Remploy, the government quango that finds jobs for people with disabilities, is moving all its applications and services to a cloud computing model hosted by systems integrator 2e2.
It will leave nothing in-house bar a first-contact helpdesk and a handful of IT staff responsible for managing the relationship with the cloud provider.
Under continuing pressure from central government to reduce costs, and having sold off its two datacentres, the organisation is now about three months away from seeing all its applications remodelled as subscription-based or pay-as-you-go, on-demand cloud-based services.
These include enterprise resource planning, supply chain management, case management, back-office and finance applications, serving about 3,000 disabled employees in 34 recruitment offices and 54 factories across the UK.
“We are working through the finer points of how the two organisations will work side by side,” said Remploy IT director Chris Jones.
“All we need to finalise is how the call centre is structured and how helpdesk tickets are handed over.”
Remploy will spend £5m over the lifetime of its five-year contract with 2e2. Jones says keeping services in-house was never an option when the deal was first negotiated last year, not least because the body could not envisage scaling up service provision to handle Remploy’s anticipated expansion with the IT resources it had in place.
“Our strategy is how to facilitate growth. We did not even try to work that [in-house cost] out as we knew we would never get there because what we had in the cupboard was not a scalable model,” said Jones.
“We will downsize [the IT department] but there will be no redundancies – most of the work was done by a range of contractors and the jobs internally have all changed anyway.”
Remploy wants to treble the number of disabled people it supports in employment from an estimated 10,000 this year to 30,000 by 2012/13.
But like other quangos, it has to keep one ear open for a phone call from government ministers looking to trim costs as part of the coalition’s £6bn cuts, with quangos top of the list for the chop.
Announcements so far include the closure of schools technology agency BECTA with the loss of an estimated 330 jobs, and the qualifications and curriculum development agency also axed along with 500 jobs.
So is Jones concerned that Remploy will go the same way, putting an end to all the time and effort invested by staff in streamlining IT provision so far?
“It is always dangerous to say never and foolish to bet too heavily, but we have no expectation that that is going to happen,” said Jones.
“If anything, it will be the opposite because the government wants to leverage anything that helps people get back into work, and Remploy is one of the best ways for disabled people to do that.”
Remploy caused controversy by closing down 29 of its factories in 2007, with others reprieved after pressure from unions and ministers.

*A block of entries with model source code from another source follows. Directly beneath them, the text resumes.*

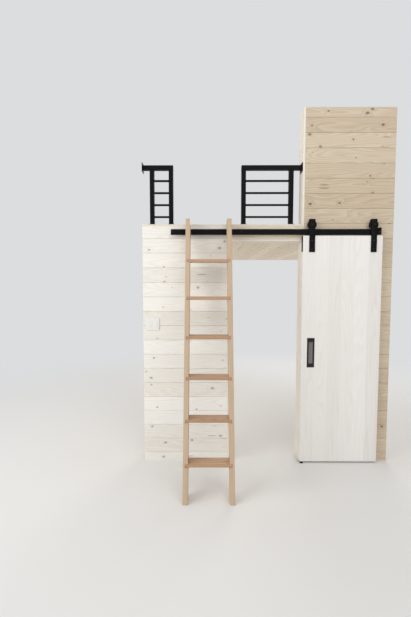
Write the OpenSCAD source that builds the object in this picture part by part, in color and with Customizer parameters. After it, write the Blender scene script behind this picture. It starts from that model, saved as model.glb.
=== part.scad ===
// Loft front of a tiny house: a board partition with a doorway, a sliding barn door on a
// flat-bar track, a sleeping loft's floor with two steel guards, and a leaning ladder.
// Millimetres. X runs right from the left side wall, Y runs away from the room, Z is up.
// The origin is the front bottom corner of the partition's left end.

/* [House] */
// Clear width between the two side walls
inner_w = 2230; // [2130:1:2700]
// Height of the loft floor above the house floor
loft_top = 2160; // [2130:1:2600]
// From the front of the partition to the back of the loft
loft_depth = 2280; // [1600:10:3000]
// Height of the ceiling at the tall part of the partition
ceiling_h = 3165; // [2800:5:3800]

/* [Partition] */
// Thickness of the partition over its boards
wall_t = 125; // [100:1:160]
// From the left side wall to the doorway
doorway_x = 780; // [740:1:890]
// Clear width of the doorway
doorway_w = 640; // [530:1:690]
// Clear height of the doorway
doorway_h = 2010; // [1670:1:2030]
// Thickness of the linings in the doorway and on the tall wall's end
lining_t = 18; // [12:1:30]

/* [Loft floor] */
// Thickness of the floor boards
deck_t = 18; // [12:1:30]
// Depth of the strip that covers the front ends of the floor boards
nosing_d = 20; // [12:1:40]
// Thickness of the soffit boards
soffit_t = 12; // [8:1:20]
// Height of the joists and ledgers
joist_h = 120; // [90:1:160]
// Thickness of the joists and ledgers
joist_t = 38; // [30:1:50]
// Distance from joist to joist
joist_pitch = 400; // [300:10:500]
// Radius of the bolt holes in the ledgers
ledger_hole_r = 6; // [4:0.5:8]

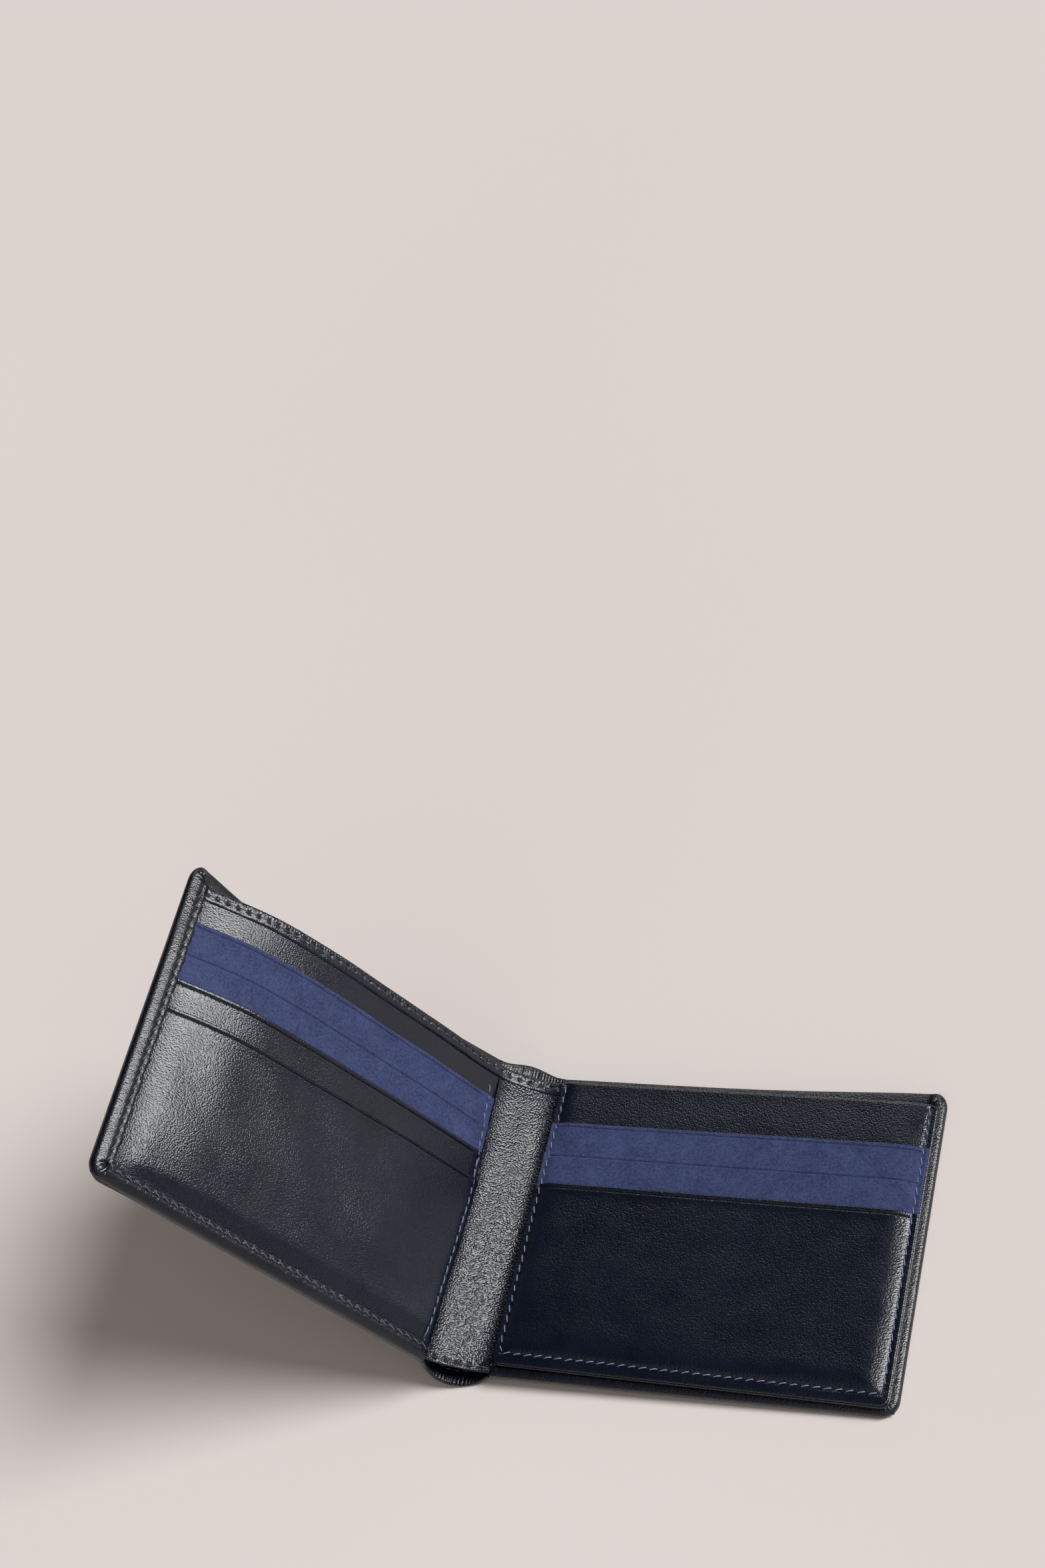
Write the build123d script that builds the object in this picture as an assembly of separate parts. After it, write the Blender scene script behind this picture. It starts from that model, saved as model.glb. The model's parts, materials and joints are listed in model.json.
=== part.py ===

During the same period its management was heavily criticised for high salaries, bonuses and expensive perks.
The government-owned company was established in 1945 under the 1944 Disabled Persons Employment Act with a remit to provide employment and employment placement services for disabled people.
It runs a recycling business that wipes data off computers, and its factories supply chemical and biological protection suits to the UK police and armed forces, furniture to the education sector and components for automotive manufacturers.
Employment placements are arranged with companies including BT, Asda, Royal Mail, Sainsbury’s, the NHS and Marks & Spencer.